- 著者
-
細川 瑠璃
- 出版者
- 『年報 地域文化研究』編集委員会
- 雑誌
- 年報地域文化研究 (ISSN:13439103)
- 巻号頁・発行日
- no.20, pp.68-89, 2016
Pavel Alexandrovich Florensky (1882-1937), philosopher, priest, scientist and mathematician, showed a unique cosmology in Imaginary points in geometry. He argues that from the viewpoint of the theory of general relativity the cosmos must be closed non-Euclidean space. His conclusion is that the Ptolemaic system, central to the cosmos of Dante's Divine Comedy, is valid. This study addresses the interpretation of Florensky's cosmology, focusing especially on his thought related to mathematics and space.
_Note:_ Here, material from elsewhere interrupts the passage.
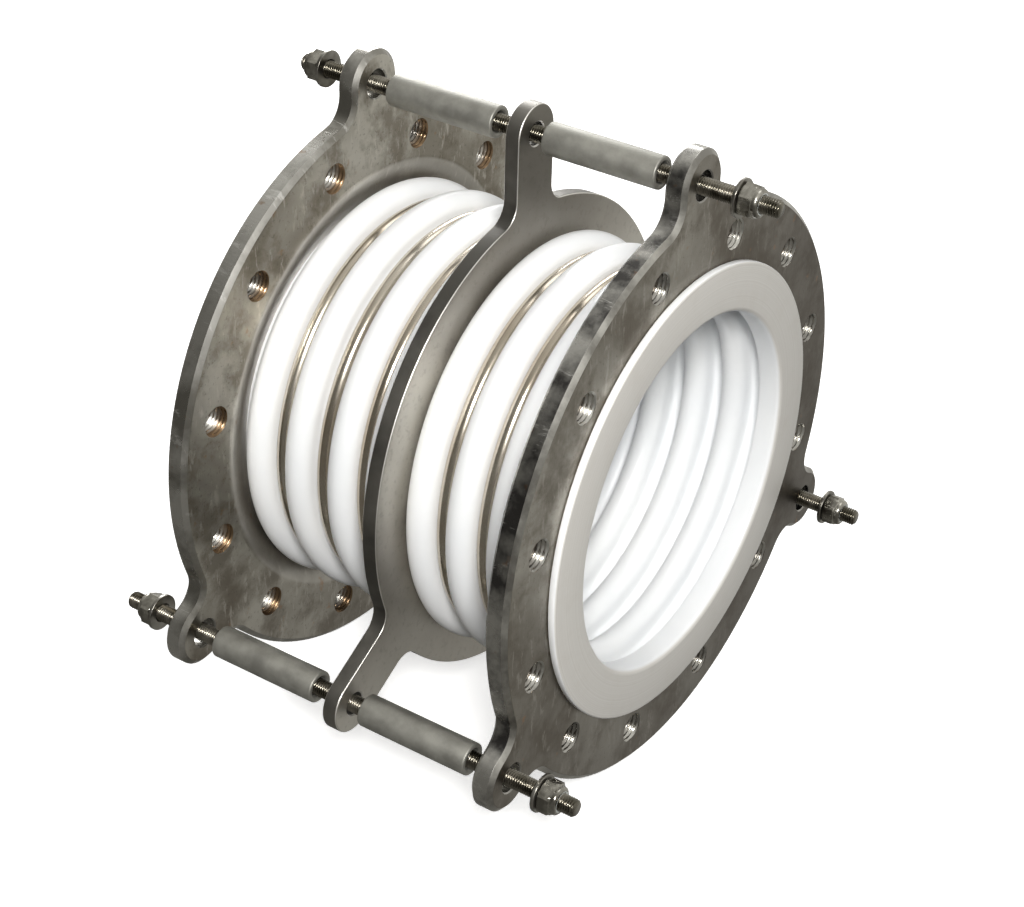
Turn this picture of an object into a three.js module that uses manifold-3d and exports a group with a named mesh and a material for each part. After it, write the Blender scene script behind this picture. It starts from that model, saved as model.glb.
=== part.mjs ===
// PTFE bellows expansion joint, DN 250, with PN 16 ring flanges and three limit rods.
// Millimetres. +X runs along the pipe, +Z is up through the top rod, the origin is on the
// axis half way between the two flanges.
import * as THREE from 'three';
import { mergeVertices } from 'three/addons/utils/BufferGeometryUtils.js';
import Module from 'manifold-3d';

const wasm = await Module();
wasm.setup();

// ---------------------------------------------------------------- driving dimensions

const gap = 0.3; // clearance kept between pieces that touch
const roundSteps = 30; // facets round every large ring

const rod = {
  circle: 223, // radius of the circle that the rods stand on
  angles: [90, -30, -150], // degrees from +Y towards +Z
  names: ['top', 'right', 'left'],
  radius: 6,
  tip: 1.5,
  nearEnds: [187, 178.5, 182.5],
  farEnds: [-178.5, -187.5, -183],
};

const flange = {
  innerFace: 117.5,
  thickness: 16,
  rim: 205,
  chamferAxial: 3,
  chamferRadial: 3.5,
  bore: 129,
  dishMouth: 161,
  dishWaist: 136,
  dishDepth: 10,
  dishBoreDepth: 13,
  boltCircle: 355 / 2,
  boltHole: 10.6,
  boltCount: 12,
  ear: 23.5,
  earFillet: 17,
  rodHole: 10,
};
flange.outerFace = flange.innerFace + flange.thickness;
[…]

The cosmos, for Florensky, consists of two spheres: the terrestrial sphere, which real number represents, and the celestial sphere, which imaginary number represents. These two spheres are united discontinuously and form the whole. The essential concepts in Florensky's mathematical thought are discontinuity and actual infinity. Under the influence of Nikolai Bugaev(1837-1903), a prominent mathematician in the 19th century, Florensky studied discontinuous function and then applied the concept of discontinuity to various studies beyond mathematics. Florensky argues that the concept of continuity is dominant in every field in the 19th century. However, not all phenomena are explained by continuity and furthermore, discontinuity precedes continuity. Non-Euclidean space is discontinuous on his view. Actual infinity, the concept of which was invented in the set theory of Georg Cantor, is related to discontinuity. While potential infinity is conceived as infinite process, actual infinity, which is larger than any other number, is regarded as a mathematical real existence. Florensky expands the concept of actual infinity into the theological thought and describes God as actual infinity. Florensky's cosmology, which is featured by non-Euclidean space and discontinuity, must be seen as an attempt to overcome the values of the 19th century and to visualize the whole relation between the earth and God, describing God as actual infinity.